The phone became uncomfortably hot within minutes. Performance degraded rapidly. After 5-10 minutes, responses slowed to unusability. This is not a "mobile-ready" experience.
Why It Failed
1. Memory Pressure
Android typically uses ~2GB for the OS. That leaves 6GB for apps. Loading a 7.2 GB model:
- Immediate memory swap: Model doesn't fit in available RAM
- Constant disk I/O: System swaps memory pages to storage
- Performance degradation: SSD/flash memory is 100x slower than RAM
- CPU thrashing: Processor wastes cycles managing memory
2. Memory Bandwidth
Even if the model fits, inference requires reading weights constantly:
- 7.2 GB at 20 tokens/sec = massive bandwidth demand
- Mobile RAM bandwidth: Much lower than desktop DDR5
- Heat generation: Memory access generates significant thermal output
- Battery drain: High bandwidth = high power consumption
3. Thermal Throttling
Phones are thermally constrained by design:
- No active cooling: Unlike laptops/desktops, phones rely on passive cooling
- Small thermal mass: Heats up quickly, cools down slowly
- Throttling kicks in early: Typically at 45-50°C to prevent damage
- Performance collapse: CPU/GPU clocks reduced by 50%+ when throttled
Large model → High memory bandwidth → Heat generation → Thermal throttling → Slower inference → Longer sessions → More heat → Deeper throttling → Unusable performance
Testing gemma4-nano
Next test: Our optimized gemma4-nano:e2b (3.1 GB) on the same phone:
| Metric | Stock gemma4:e2b | gemma4-nano:e2b |
|---|---|---|
| Model Size | 7.2 GB | 3.1 GB |
| RAM Fit | ❌ Requires swap | ✅ Fits comfortably |
| Temperature | 🔥 Hot | ✅ Warm but stable |
| Performance | ❌ Slow, degrading | ✅ Fast, consistent |
| CPU Clocks | ⚠️ Throttled | ✅ Pinned (working hard) |
| Usability | ❌ No | ✅ Yes |
Why Nano Succeeds
The nano model works because it respects mobile constraints:
- Fits in RAM: 3.1 GB + OS + apps = under 6GB total
- Lower bandwidth: 57% smaller = 57% less memory traffic
- Stays cool: Reduced memory access = less heat
- Sustained performance: No thermal throttling = consistent speed
The CPU still runs hard (clocks pinned), but critically: it doesn't overheat. The thermal envelope is manageable. This is the difference between "technically possible" and "actually usable."
The Math
Let's break down why size matters so much on mobile:
Available RAM Budget
- Total RAM: 8GB
- Android OS: ~2GB
- System services: ~500MB
- Available for apps: ~5.5GB
Stock Model (7.2 GB)
- Needs: 7.2 GB
- Available: 5.5 GB
- Deficit: 1.7 GB → Constant swapping
Nano Model (3.1 GB)
- Needs: 3.1 GB
- Available: 5.5 GB
- Headroom: 2.4 GB → Room to breathe
That 2.4 GB of headroom is the difference between thermal throttling and sustained performance.
Industry Implications
For Google
Gemma 4 is technically impressive, but the "mobile-ready" claim is misleading:
- "Mobile-ready" should mean: Fast, cool, usable on typical phones
- Google's definition: Can technically load on 8GB+ device
- The gap: Lab benchmarks miss thermal constraints
For Users
If you have a phone with 8GB RAM and try to run stock Gemma 4:
- Expect overheating
- Expect performance degradation
- Expect battery drain
- Consider nano instead
For Developers
Building mobile AI apps? Key takeaways:
- 4GB should be your target for models on 8GB phones
- 3GB is better for budget phones (4-6GB RAM)

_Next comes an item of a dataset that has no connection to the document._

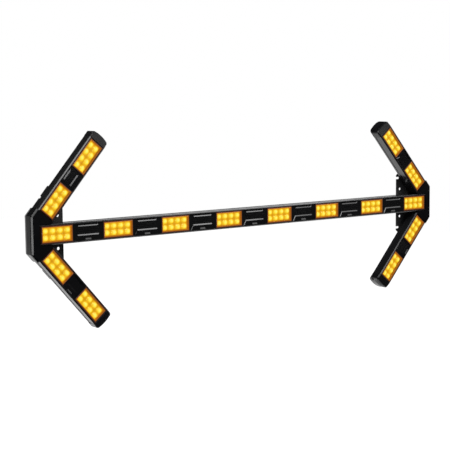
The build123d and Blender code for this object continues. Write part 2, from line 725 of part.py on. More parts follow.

- Test on real devices for extended sessions (30+ minutes)
- Monitor thermals not just performance metrics
What "Mobile-Ready" Actually Means
There's a massive gap between these definitions:
| Aspect | Marketing Definition | Reality Definition |
|---|---|---|
| Size | "Fits on device" | "Fits in RAM with headroom" |
| Performance | "Can run" | "Runs fast without throttling" |
| Thermals | (ignored) | "Stays cool for hours" |
| Battery | (ignored) | "Reasonable power draw" |
| User Experience | "Technically works" | "Pleasant to use daily" |
A model isn't "mobile-ready" if it overheats your phone. Period. Real mobile readiness means sustained performance at comfortable temperatures.
Try It Yourself
You can validate these findings on your own phone:
- Install Offline AI (supports Hugging Face models)
- Try stock gemma4:e2b from Google
- Try gemma4-nano:e2b from ssfdre38/gemma4-nano-gguf
- Compare: Temperature, performance consistency, battery drain
This isn't theoretical. This is reproducible science. The industry needs to update its definition of "mobile-ready" to include thermal and power constraints.